**GIVEN INFORMATION**
○ ○ ○

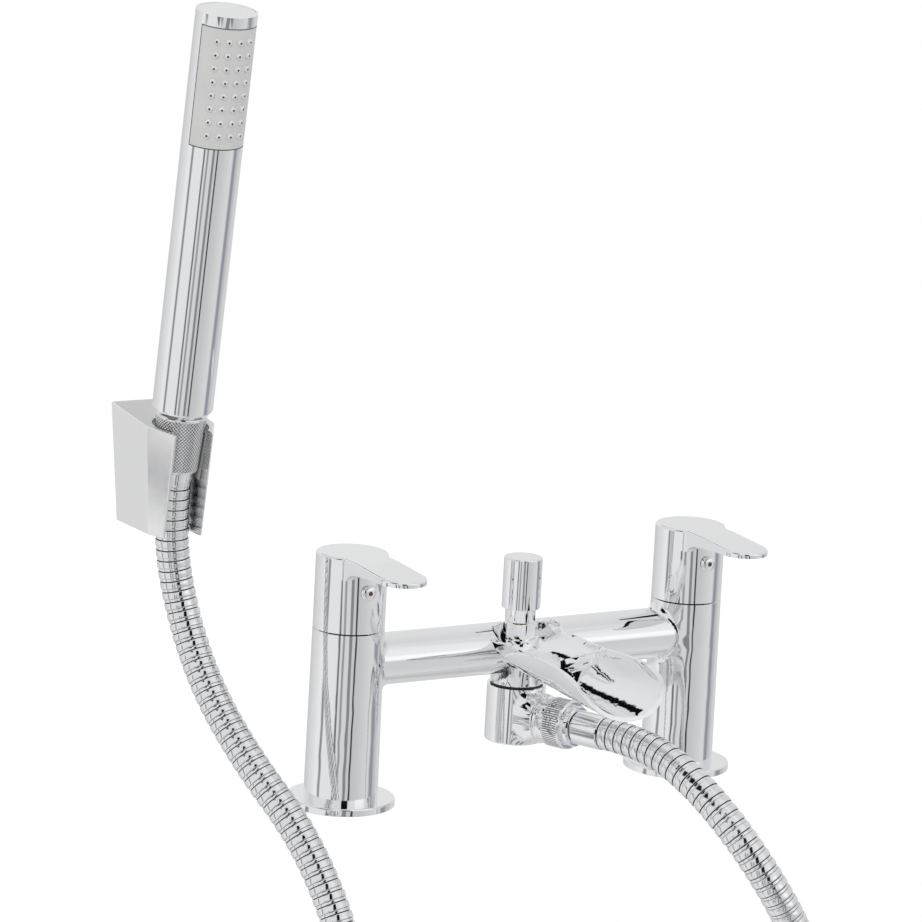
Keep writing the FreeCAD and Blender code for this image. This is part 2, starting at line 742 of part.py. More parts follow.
def ferrule(start, shoulder, end, base, direction):
    """A hose end: a flange held by the nut, a stem through it and the crimped sleeve."""
    return turned([(ferrule_bore_r, start), (ferrule_flange_r, start), (ferrule_flange_r, start + ferrule_flange_thick),
                   (ferrule_stem_r, start + ferrule_flange_thick), (ferrule_stem_r, shoulder),
                   (ferrule_r - 0.4, shoulder), (ferrule_r, shoulder + 0.4), (ferrule_r, end - 0.4),
                   (ferrule_r - 0.4, end), (ferrule_bore_r, end)], base, direction)


def route_points():
    """The whole route, from the lower end of the upper ferrule to the end of the lower one."""
    start = handset_base - handset_axis * upper_ferrule_end
    end = nozzle_base + outlet_axis * ferrule_end
    under = handset_base - handset_axis * (upper_ferrule_end + hose_first_run)
    ahead = nozzle_base + outlet_axis * (ferrule_end + hose_last_run)
    return [start, under] + [Vec(*point) for point in hose_route] + [ahead, end]


def hose():
    """The hose as straight runs joined by arcs as large as the runs allow."""
    points = route_points()
    edges = []
    last = points[0]
    length = 0.0
    radii = []
    for i in range(1, len(points) - 1):
        before = points[i] - points[i - 1]
        after = points[i + 1] - points[i]
        turn = before.getAngle(after)
        trim = bend_share * min(before.Length, after.Length)
        radius = trim / math.tan(turn / 2)
        radii.append(round(radius))
        into = points[i] - before.normalize() * trim
        out = points[i] + after.normalize() * trim
        inward = (into + out) * 0.5 - points[i]
        inward.normalize()
        middle = points[i] + inward * (radius / math.cos(turn / 2) - radius)
        edges.append(Part.makeLine(last, into))
        edges.append(Part.Arc(into, middle, out).toShape())
        last = out
    edges.append(Part.makeLine(last, points[-1]))
    path = Part.Wire(edges)
    section = Part.Wire([Part.makeCircle(hose_r, points[0], handset_axis)])
    shape = path.makePipeShell([section], True, False)
    print("hose length", round(path.Length), "radii", min(radii), radii)
    print("hose volume over section times length", round(shape.Volume / (math.pi * hose_r ** 2 * path.Length), 4))
    return shape


def handset_tube():
    """The long handle and head of the handset, one tube with a window for the spray plate."""
    inner = handset_r - handset_wall
    shell = turned([(inlet_r + thread_gap, 0), (cone_nut_top_r, 0), (handset_r, handset_bevel),
                    (handset_r, handset_length), (handset_r - handset_rim, handset_length),
                    (handset_r - handset_rim, handset_length - 0.5), (inner, handset_length - 0.5),
                    (inner, inlet_collar), (inlet_r + thread_gap, inlet_collar)])
    window = plate_ring(plate_gap, 2.0, -2.0)
    return shell.cut(window)


def plate_ring(gap, outward, inward):
    """The curved block of the spray plate, grown by a gap round its edges."""
    ring = tube(handset_r + outward, handset_r - plate_thick + inward, plate_bottom - gap, plate_top + gap)
    edge_deg = math.degrees(gap / handset_r)
    half = math.radians(plate_half_deg + edge_deg)
    far = handset_r * 2
    wedge = prism([Vec(0, 0, 0), Vec(-far * math.sin(half), -far * math.cos(half), 0), Vec(-far, -2 * far, 0),
                   Vec(far, -2 * far, 0), Vec(far * math.sin(half), -far * math.cos(half), 0)],
                  Vec(0, 0, handset_length))
    return ring.common(wedge)


def spray_plate():
    """The curved plate that carries the nozzles."""
    plate = plate_ring(0, 0, 0)
    for angle, height in nozzle_places():
        facing = Vec(math.sin(angle), -math.cos(angle), 0)
        plate = plate.cut(rod(nozzle_base_r + 0.02, 0, handset_r + 1, Vec(0, 0, height), facing))
    return plate


def nozzle_places():
    """Angle and height of every nozzle."""
    top = (plate_top + plate_bottom + (nozzle_rows - 1) * nozzle_row_pitch) / 2
    places = []
    for row in range(nozzle_rows):
        for column in range(nozzle_columns):
            angle = math.radians((column - (nozzle_columns - 1) / 2) * nozzle_column_deg)
            places.append((angle, top - row * nozzle_row_pitch))
    return places


def spray_nozzles():
    """The soft nozzles, one solid each."""
    tip = handset_r + nozzle_proud
    root = handset_r - plate_thick
    nozzles = []
    for angle, height in nozzle_places():
        facing = Vec(math.sin(angle), -math.cos(angle), 0)
        nozzles.append(turned([(0, root), (nozzle_base_r, root), (nozzle_base_r, handset_r),
                               (nozzle_tip_r, tip), (0, tip)], Vec(0, 0, height), facing))
    return Part.makeCompound(nozzles)


def handset_end_cap():
    """The disc that closes the top of the handset."""
    inner = handset_r - handset_wall
    return rod(inner - 0.02, handset_length - 3, handset_length - 0.5).fuse(
        rod(handset_r - handset_rim - 0.12, handset_length - 0.5, handset_length - 0.15))


def handset_inlet():
    """The threaded spigot at the handset's lower end."""
    return turned([(inlet_bore_r, -inlet_engaged), (inlet_r - 0.6, -inlet_engaged), (inlet_r, 0.6 - inlet_engaged),
                   (inlet_r, inlet_collar), (handset_r - handset_wall - 0.02, inlet_collar),
                   (handset_r - handset_wall - 0.02, inlet_collar + 4), (inlet_bore_r, inlet_collar + 4)])


def cone_nut_radius(below):
    """The cone nut's outer radius at a distance below the handset's end."""
    return cone_nut_top_r + (cone_nut_bottom_r - cone_nut_top_r) * below / cone_nut_length


def cone_nut():
    """The conical nut that rests in the bracket."""
    thread_end = inlet_engaged + hose_washer_thick + ferrule_flange_thick
    top = -easy_gap
    return turned([(inlet_r + running_gap, top), (cone_nut_radius(easy_gap) - 0.3, top),
                   (cone_nut_radius(easy_gap + 0.5), top - 0.5), (cone_nut_radius(cone_nut_length), -cone_nut_length),
                   (ferrule_stem_r + thread_gap, -cone_nut_length), (ferrule_stem_r + thread_gap, -thread_end),
                   (ferrule_flange_r + thread_gap, -thread_end), (ferrule_flange_r + thread_gap, -inlet_engaged),
                   (inlet_r + running_gap, -inlet_engaged)])


def bracket_outline(half, side_y, front_y, height):
    """The bracket seen from above: straight sides and slanted jaws."""
    slot = bracket_slot_half + 0.6
    corners = [Vec(-half, bracket_back_y, height), Vec(-half, side_y, height), Vec(-slot, front_y, height),
               Vec(slot, front_y, height), Vec(half, side_y, height), Vec(half, bracket_back_y, height)]
    return Part.makePolygon(corners + corners[:1])


def bracket_body():
    """The wedge-shaped wall bracket with its sloping seat and front slot."""
    slope = math.tan(lean)
    seat_above = 6.0
    bracket_depth = 1.5 * (bracket_top_z - bracket_bottom_z)
    above = bracket_top_z + seat_above
    below = bracket_bottom_z
    rise = (above - bracket_bottom_z) / (bracket_top_z - bracket_bottom_z)
    top_half = bracket_bottom_half + (bracket_top_half - bracket_bottom_half) * rise
    shift = bracket_undercut * (rise - 1)
    low = bracket_outline(bracket_bottom_half, bracket_side_y + bracket_undercut / 2,
                          bracket_front_y + bracket_undercut, below)
    high = bracket_outline(top_half, bracket_side_y - shift / 2, bracket_front_y - shift, above)
    wedge = Part.makeLoft([low, high], True, True)
    aside = 2 * bracket_top_half
    fall = bracket_back_y * slope
    over = prism([Vec(-aside, bracket_back_y, bracket_top_z), Vec(-aside, 0, bracket_top_z - fall),
                  Vec(-aside, 0, 2 * above), Vec(-aside, bracket_back_y, 2 * above)], Vec(2 * aside, 0, 0))
    wedge = wedge.cut(over).removeSplitter()

    def outer_edge(edge):
        box = edge.BoundBox
        return box.YMin < bracket_back_y - 1

    wedge = rounded(wedge, bracket_edge_r, outer_edge)
    wedge.translate(Vec(handset_x, 0, 0))
    deep = liner_start + liner_length
    around = liner_wall + easy_gap + thread_gap
    seat = turned([(0, seat_above), (cone_nut_radius(-seat_above) + around, seat_above),
                   (cone_nut_radius(deep) + around, -deep), (0, -deep)], handset_base, handset_axis)
    channel = rod(bracket_slot_half, -bracket_depth, seat_above, handset_base, handset_axis)
    mouth = placed(block(-bracket_slot_half, bracket_slot_half, -bracket_back_y, 0, -bracket_depth, seat_above),
                   handset_base, handset_axis)
    wedge = wedge.cut(seat).cut(channel).cut(mouth)
    pocket = block(handset_x - wall_plate_half - 0.2, handset_x + wall_plate_half + 0.2,
                   bracket_back_y - wall_plate_thick, bracket_back_y + 1,
                   wall_plate_bottom_z - 0.2, wall_plate_top_z + 0.2)
    screw_y = bracket_back_y - wall_plate_thick / 2
    clamp = rod(clamp_screw_r + thread_gap, bracket_bottom_z - 1, wall_plate_bottom_z, Vec(handset_x, screw_y, 0))
    return wedge.cut(pocket).cut(clamp)


def bracket_liner():
    """The plastic liner between the bracket and the cone nut, open at the front."""
    low = -(liner_start + liner_length)
    high = -liner_start
    gap = easy_gap
    liner = turned([(cone_nut_radius(-low) + gap, low + 0.02), (cone_nut_radius(-low) + gap + liner_wall, low + 0.02),
                    (cone_nut_radius(-high) + gap + liner_wall, high), (cone_nut_radius(-high) + gap, high)])
    mouth = block(-bracket_slot_half - 0.1, bracket_slot_half + 0.1, -bracket_back_y, 0, low - 1, high + 1)
    return liner.cut(mouth)


def wall_plate():
    """The plate screwed to the wall behind the bracket."""
    plate = block(handset_x - wall_plate_half, handset_x + wall_plate_half,
                  bracket_back_y - wall_plate_thick + 0.02, bracket_back_y, wall_plate_bottom_z, wall_plate_top_z)
    middle = (wall_plate_bottom_z + wall_plate_top_z) / 2
    for side in (-1, 1):
        hole_base = Vec(handset_x, bracket_back_y - wall_plate_thick - 1, middle + side * wall_screw_pitch / 2)
        plate = plate.cut(rod(wall_screw_r, 0, wall_plate_thick + 2, hole_base, Vec(0, 1, 0)))
    return plate


def clamp_screw():
    """The small screw that holds the bracket on its plate from below."""
    screw_y = bracket_back_y - wall_plate_thick / 2
    low = wall_plate_bottom_z - 0.02 - clamp_screw_length
    screw = rod(clamp_screw_r - 0.1, low, low + clamp_screw_length, Vec(handset_x, screw_y, 0))
    return screw.cut(hexagon(1.5, low - 1, low + 1.5, Vec(handset_x, screw_y, 0)))



def at_pillar(shape, side):
    """A copy of a piece made on the Z axis, moved to one pillar."""
    moved = shape.copy()
    moved.translate(Vec(side * pillar_x, 0, 0))
    return moved


save("mixer_body", mixer_body())
tail_pieces = {
    "base_flange": base_flange(),
    "base_seal": tube(seal_r, tail_r + easy_gap, 0, seal_thick),
    "inlet_tail": inlet_tail(),
    "deck_washer": tube(washer_r, tail_r + easy_gap, -deck_thick - washer_thick, -deck_thick),
    "back_nut": back_nut(),
    "cartridge_seat": tube(cartridge_bore_r - 0.2, 5.0, seat_z, cartridge_seat_top_z),
    "cartridge_body": cartridge_body(),
    "fixed_disc": ceramic_disc(fixed_disc_bottom_z),
    "turning_disc": ceramic_disc(turning_disc_bottom_z),
    "spindle": spindle(),
    "lever_handle": lever_handle(),
    "index_button": index_button(),
    "index_dot": index_dot(),
    "grub_screw": grub_screw(),
}
for side, word in ((-1, "left_"), (1, "right_")):
    for name, shape in tail_pieces.items():
        save(word + name, at_pillar(shape, side))
save("diverter_sleeve", diverter_sleeve())
save("diverter_knob", diverter_knob())
save("diverter_rod", diverter_rod())
save("diverter_valve", diverter_valve())
save("diverter_spring", diverter_spring())
save("outlet_body", outlet_body())
save("outlet_plug", outlet_plug())
save("outlet_o_ring", outlet_o_ring())
save("hose_nut", hose_nut())
washer_start = nozzle_end
save("lower_washer", tube(ferrule_flange_r, ferrule_bore_r, washer_start, washer_start + hose_washer_thick,
                          nozzle_base, outlet_axis))
save("lower_ferrule", ferrule(nozzle_end + hose_washer_thick, hose_nut_end + 0.4, ferrule_end,
                              nozzle_base, outlet_axis))
save("shower_hose", hose())
down = handset_axis * -1
save("upper_ferrule", ferrule(inlet_engaged + hose_washer_thick, cone_nut_length + 0.4, upper_ferrule_end,
                              handset_base, down))
save("upper_washer", tube(ferrule_flange_r, ferrule_bore_r, inlet_engaged, inlet_engaged + hose_washer_thick,
                          handset_base, down))
for name, shape in (("cone_nut", cone_nut()), ("bracket_liner", bracket_liner())):
    save(name, placed(shape, handset_base, handset_axis))
for name, shape in (("handset_tube", handset_tube()), ("spray_plate", spray_plate()),
                    ("spray_nozzles", spray_nozzles()), ("handset_end_cap", handset_end_cap()),
                    ("handset_inlet", handset_inlet())):
    save(name, placed(shape, handset_base, handset_axis, handset_turned_deg))
save("bracket_body", bracket_body())
save("wall_plate", wall_plate())
save("clamp_screw", clamp_screw())
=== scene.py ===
import json
import math
import bmesh
import bpy
from mathutils import Matrix, Vector

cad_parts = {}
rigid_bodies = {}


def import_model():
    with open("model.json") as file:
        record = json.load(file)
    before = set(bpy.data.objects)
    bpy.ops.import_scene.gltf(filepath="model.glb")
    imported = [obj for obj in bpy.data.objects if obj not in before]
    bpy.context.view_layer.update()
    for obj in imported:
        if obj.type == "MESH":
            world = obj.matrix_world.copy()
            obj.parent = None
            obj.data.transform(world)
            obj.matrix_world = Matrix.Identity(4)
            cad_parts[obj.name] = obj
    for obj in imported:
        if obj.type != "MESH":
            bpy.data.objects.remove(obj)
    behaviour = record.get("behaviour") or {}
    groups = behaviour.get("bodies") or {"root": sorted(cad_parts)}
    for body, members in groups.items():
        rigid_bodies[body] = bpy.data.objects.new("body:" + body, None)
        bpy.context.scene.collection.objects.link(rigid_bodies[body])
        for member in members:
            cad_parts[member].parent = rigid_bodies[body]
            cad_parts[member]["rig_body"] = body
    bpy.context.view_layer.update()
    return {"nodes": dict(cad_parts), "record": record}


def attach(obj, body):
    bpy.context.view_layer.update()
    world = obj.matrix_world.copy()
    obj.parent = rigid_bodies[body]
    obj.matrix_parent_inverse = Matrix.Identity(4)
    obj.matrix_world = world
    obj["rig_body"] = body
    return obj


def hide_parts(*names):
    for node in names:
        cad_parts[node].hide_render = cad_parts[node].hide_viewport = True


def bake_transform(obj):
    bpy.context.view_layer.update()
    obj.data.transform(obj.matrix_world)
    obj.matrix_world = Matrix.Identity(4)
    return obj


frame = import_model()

scene = bpy.context.scene
scene.view_settings.view_transform = "Standard"
mm = 0.001
up = Vector((0, 0, 1))
bodyOf = {node: thing["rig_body"] for node, thing in frame["nodes"].items()}

# The camera stands where the photograph's perspective puts it
cameraPlan = {
    "place": (-1.22316, -1.94527, 0.63764),
    "turn": -31.395,  # degrees off the object's front
    "dip": 11.991,  # degrees looking down
    "roll": -3.063,
    "lens": 202.76,  # on a 36 mm square frame
}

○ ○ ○

**TASK TO COMPLETE**
Filter out all lines lacking the word "before" and copy the rest.

**COMPLETE OUTPUT**
        before = points[i] - points[i - 1]
        turn = before.getAngle(after)
        trim = bend_share * min(before.Length, after.Length)
        into = points[i] - before.normalize() * trim
    before = set(bpy.data.objects)
    imported = [obj for obj in bpy.data.objects if obj not in before]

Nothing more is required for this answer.